A court in Pakistan's Khyber tribal region Wednesday sentenced Shakil Afridi to 33 years in prison for treason. He was accused of running a fake vaccination campaign to help the CIA obtain DNA samples of the al-Qaida leader and family members to confirm his presence at a compound in the Pakistani city of Abbottabad. U.S. special forces killed bin Laden during a covert raid in the garrison city last May.
A Pakistani Foreign Ministry spokesman told reporters Thursday the Afridi case “will be decided in accordance with Pakistani laws and by the Pakistani courts.” He added that the U.S. and Pakistan need to “respect each other's legal processes and the judgements by the courts.”
Under Pakistan's tribal system, Afridi did not have access to a lawyer. U.S. State Department spokeswoman Victoria Nuland said Wednesday that the United States continues to see no basis for the charges against the doctor or his incarceration.
Earlier this year, U.S. Defense Secretary Leon Panetta said Afridi had been very helpful in tracking down bin Laden and called on Pakistani authorities to release him.
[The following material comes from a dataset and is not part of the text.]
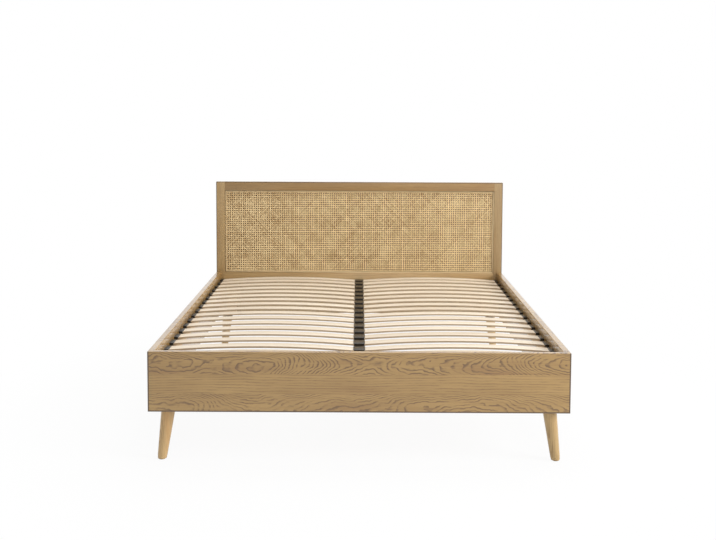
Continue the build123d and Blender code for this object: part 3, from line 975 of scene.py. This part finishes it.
class BED_OT_legs(bpy.types.Operator):
    """Finish the turned legs, their plates and glides"""

    bl_idname = "bed.legs"
    bl_label = "Legs"

    def execute(self, context):
        edges = context.scene.bed_edges
        for corner, seed in zip(CORNERS, (61.0, 64.0, 67.0, 71.0)):
            leg = NODES[f"leg_{corner}"]
            # The front right leg is darkened as a whole: painted shade for its side turned from the key lamp.
            tone_and_light_tint = (0.84, 0.82, 0.76) if corner == "front_right" else (1.06, 1.04, 1.02)
            oak = solid_oak("Z", seed, "leg", tone_and_light_tint, figure=1.2, rings=150.0, strength=0.6)
            clothe(leg, finish(f"leg_oak_{corner}", oak, Coat_Weight=0.15, Coat_Roughness=0.25))
            ease_edges(leg)
        clothe(NODES["leg_plates"], finish("leg_plate_steel", powder_coat, Metallic=0.0))
        ease_edges(NODES["leg_plates"], edges.steel)
        clothe(NODES["floor_glides"], finish("glide_felt", pressed_felt))
        ease_edges(NODES["floor_glides"], edges.steel)
        return {"FINISHED"}


class BED_OT_fittings(bpy.types.Operator):
    """Finish the steel fittings, the levelling foot and the bolts, and drive the small screws"""

    bl_idname = "bed.fittings"
    bl_label = "Fittings and screws"

    def execute(self, context):
        edges = context.scene.bed_edges
        coat = finish("fitting_steel", powder_coat)
        for name in ("beam_brackets", "centre_leg"):
            clothe(NODES[name], coat)
            ease_edges(NODES[name], edges.steel)
        clothe(NODES["levelling_foot"], finish("foot_plastic", moulded("foot")))
        ease_edges(NODES["levelling_foot"], edges.plastic)
        zinc = finish("bolt_zinc", zinc_plate, Metallic=1.0)
        for name in ("frame_bolts", "leg_bolts"):
            clothe(NODES[name], zinc)
            ease_edges(NODES[name], edges.steel)
        self.drive_all(context.scene.bed_screws, zinc)
        return {"FINISHED"}

    def drive_all(self, sizes, zinc):
        head = screw_head(sizes)
        for side, sign in zip(SIDES, (-1, 1)):
            low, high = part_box(f"slat_batten_{side}")
            face = low.x if sign > 0 else high.x
            count = round((high.y - low.y) / sizes.spacing)
            step = (high.y - low.y) / count
            middle = (low.z + high.z) / 2
            places = [((face, low.y + step * (k + 0.5), middle), (-sign, 0, 0)) for k in range(count)]
            drive_screws(f"batten_screws_{side}", head, places, zinc)
        drive_screws("bracket_screws", head, self.bracket_places(), zinc)
        drive_screws("leg_plate_screws", head, self.plate_places(), zinc)
        drive_screws("centre_leg_screws", head, self.flange_places(), zinc)

    def bracket_places(self):
        low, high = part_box("beam_brackets")
        beam_low, beam_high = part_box("centre_beam")
        ear_middle, inset = 0.0123, 0.011
        places = []
        for face, out in ((low.y + SHEET_STEEL, 1), (high.y - SHEET_STEEL, -1)):
            for x in (beam_low.x - ear_middle, beam_high.x + ear_middle):
                places += [((x, face, z), (0, out, 0)) for z in (low.z + inset, high.z - inset)]
        return places

    def plate_places(self):
        low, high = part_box("leg_plates")
        half, reach = 0.032, 0.025
        places = []
        for x in (low.x + half, high.x - half):
            for y in (low.y + half, high.y - half):
                corners = [(x + dx, y + dy) for dx in (-reach, reach) for dy in (-reach, reach)]
                places += [((*corner, high.z - SHEET_STEEL), (0, 0, -1)) for corner in corners]
        return places

    def flange_places(self):
        low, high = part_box("centre_leg")
        middle = (low.y + high.y) / 2
        hole_reach = 0.037
        face = high.z - FLANGE_STEEL
        return [((0, middle + side, face), (0, 0, -1)) for side in (-hole_reach, hole_reach)]


class BED_OT_studio(bpy.types.Operator):
    """Set the pale floor, the soft lamps, the surroundings and the camera"""

    bl_idname = "bed.studio"
    bl_label = "Studio"

    def execute(self, context):
        studio = context.scene.bed_studio
        self.lay_floor(context)
        self.light_surroundings(context, studio)
        self.hang_lamp("key_lamp", (6.0, -2.7, 3.0), 3.0, studio.key)
        self.hang_lamp("overhead_lamp", (0.3, 0.5, 4.2), 4.5, studio.overhead)
        self.hang_lamp("fill_lamp", (0.8, -6.2, 2.6), 3.5, studio.fill)
        self.set_camera(context, studio)
        settings = context.scene.view_settings
        settings.view_transform = "Standard"
        return {"FINISHED"}

    def lay_floor(self, context):
        mesh = bpy.data.meshes.new("studio_floor")
        reach = 30.0
        corners = [(-reach, -reach, 0), (reach, -reach, 0), (reach, reach, 0), (-reach, reach, 0)]
        mesh.from_pydata(corners, [], [(0, 1, 2, 3)])
        floor = bpy.data.objects.new("studio_floor", mesh)
        context.scene.collection.objects.link(floor)
        material = bpy.data.materials.new("studio_floor")
        material.use_nodes = True
        nodes = Nodes(material.node_tree)
        seen = nodes.add("ShaderNodeLightPath", output="Is Camera Ray")
        mirrored = nodes.add("ShaderNodeLightPath", output="Is Glossy Ray")
        passed = nodes.add("ShaderNodeLightPath", output="Is Transmission Ray")
        white = nodes.add("ShaderNodeEmission", inputs={0: (1, 1, 1, 1), 1: 1.0})
        paper = nodes.add("ShaderNodeBsdfDiffuse", inputs={0: (0.8, 0.8, 0.8, 1)})
        x, y, _ = nodes.place()
        away = ((x * x) * 0.45 + (y * y) * 0.3).rise(0.2, 1.6)
        shown = seen.maths("MAXIMUM", seen, mirrored.maths("MAXIMUM", mirrored, passed))
        shown = shown * (0.91 + 0.09 * away)
        above = nodes.add("ShaderNodeMixShader", inputs={0: shown, 1: paper, 2: white})
        beneath = nodes.add("ShaderNodeNewGeometry", output="Backfacing")
        clear = nodes.add("ShaderNodeBsdfTransparent")
        surface = nodes.add("ShaderNodeMixShader", inputs={0: beneath, 1: above, 2: clear})
        nodes.add("ShaderNodeOutputMaterial", inputs={0: surface})
        clothe(floor, material)

    def light_surroundings(self, context, studio):
        world = bpy.data.worlds.new("studio")
        world.use_nodes = True
        context.scene.world = world
        nodes = Nodes(world.node_tree)
        seen = nodes.add("ShaderNodeLightPath", output="Is Camera Ray")
        mirrored = nodes.add("ShaderNodeLightPath", output="Is Glossy Ray")
        passed = nodes.add("ShaderNodeLightPath", output="Is Transmission Ray")
        direction = nodes.add("ShaderNodeTexCoord", output="Generated")
        behind = nodes.add("ShaderNodeSeparateXYZ", inputs={0: direction}, output=1).rise(-0.6, 0.4)
        mirror = studio.front + behind * (studio.backdrop - studio.front)
        plain = seen.maths("MAXIMUM", seen, passed)
        strength = studio.sky + mirrored * (mirror - studio.sky) + plain * (studio.backdrop - studio.sky)
        sky = nodes.add("ShaderNodeBackground", inputs={0: (1, 1, 1, 1), 1: strength})
        nodes.add("ShaderNodeOutputWorld", inputs={0: sky})

    def hang_lamp(self, name, place, size, power):
        lamp = bpy.data.lights.new(name, "AREA")
        lamp.shape = "SQUARE"
        lamp.size = size
        lamp.energy = power
        obj = bpy.data.objects.new(name, lamp)
        obj.location = place
        obj.rotation_euler = (Vector((0, 0, 0.4)) - Vector(place)).to_track_quat("-Z", "Y").to_euler()
        bpy.context.scene.collection.objects.link(obj)

    def set_camera(self, context, studio):
        camera = bpy.data.cameras.new("camera")
        camera.lens = studio.focal
        camera.sensor_width = 36.0
        camera.shift_y = -studio.shift
        obj = bpy.data.objects.new("camera", camera)
        place = Matrix.Translation((studio.camera_x, studio.camera_y, studio.camera_z))
        turn = Matrix.Rotation(studio.camera_turn, 4, "Z")
        tilt = Matrix.Rotation(math.pi / 2 - studio.camera_down, 4, "X")
        obj.matrix_world = place @ turn @ tilt @ Matrix.Rotation(studio.camera_roll, 4, "Z")
        context.scene.collection.objects.link(obj)
        context.scene.camera = obj


class BED_PT_panel(bpy.types.Panel):
    """Lists the bed's operators"""

    bl_idname = "BED_PT_panel"
    bl_label = "Bed"
    bl_space_type = "VIEW_3D"
    bl_region_type = "UI"
    bl_category = "Bed"

    def draw(self, context):
        for operator in OPERATORS:
            self.layout.operator(operator.bl_idname)


OPERATORS = (
    BED_OT_boards,
    BED_OT_headboard,
    BED_OT_cane,
    BED_OT_slats,
    BED_OT_holders,
    BED_OT_support,
    BED_OT_legs,
    BED_OT_fittings,
    BED_OT_studio,
)


def register():
    for group in (*GROUPS.values(), *OPERATORS, BED_PT_panel):
        bpy.utils.register_class(group)
    for name, group in GROUPS.items():
        setattr(bpy.types.Scene, name, PointerProperty(type=group))


def unregister():
    for name in GROUPS:
        delattr(bpy.types.Scene, name)
    for group in reversed((*GROUPS.values(), *OPERATORS, BED_PT_panel)):
        bpy.utils.unregister_class(group)


def main():
    register()
    for operator in OPERATORS:
        family, name = operator.bl_idname.split(".")
        getattr(getattr(bpy.ops, family), name)()


if __name__ == "__main__":
    main()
Panetta called his arrest a “real mistake.”
In Washington Thursday, a U.S. Senate subcommittee voted to cut aid to Pakistan by $33 million – $1 million for every year of Afridi's 33-year prison sentence.
Senators Carl Levin and John McCain called Thursday for an immediate pardon for Afridi, saying in a joint statement that his sentence was “shocking and outrageous” while his help in tracking down bin Laden was “a courageous, heroic and patriotic act.”
Afridi's conviction comes amid deteriorating relations between the United States and Pakistan, which are in talks to reopen NATO supply lines to troops in Afghanistan that Pakistan shut down last November after U.S. airstrikes mistakenly killed 24 Pakistani troops.
Pakistan has demanded an apology for the cross-border attack and an end U.S. drone strikes on Pakistani soil.
On Tuesday, the Senate subcommittee voted to cut aid to Pakistan in President Barack Obama's budget proposal for next year by more than half, and threatened to withhold even more money unless the NATO supply routes are reopened.
The panel voted $1 billion in aid to Pakistan – a 58 percent cut in the level proposed by Mr. Obama.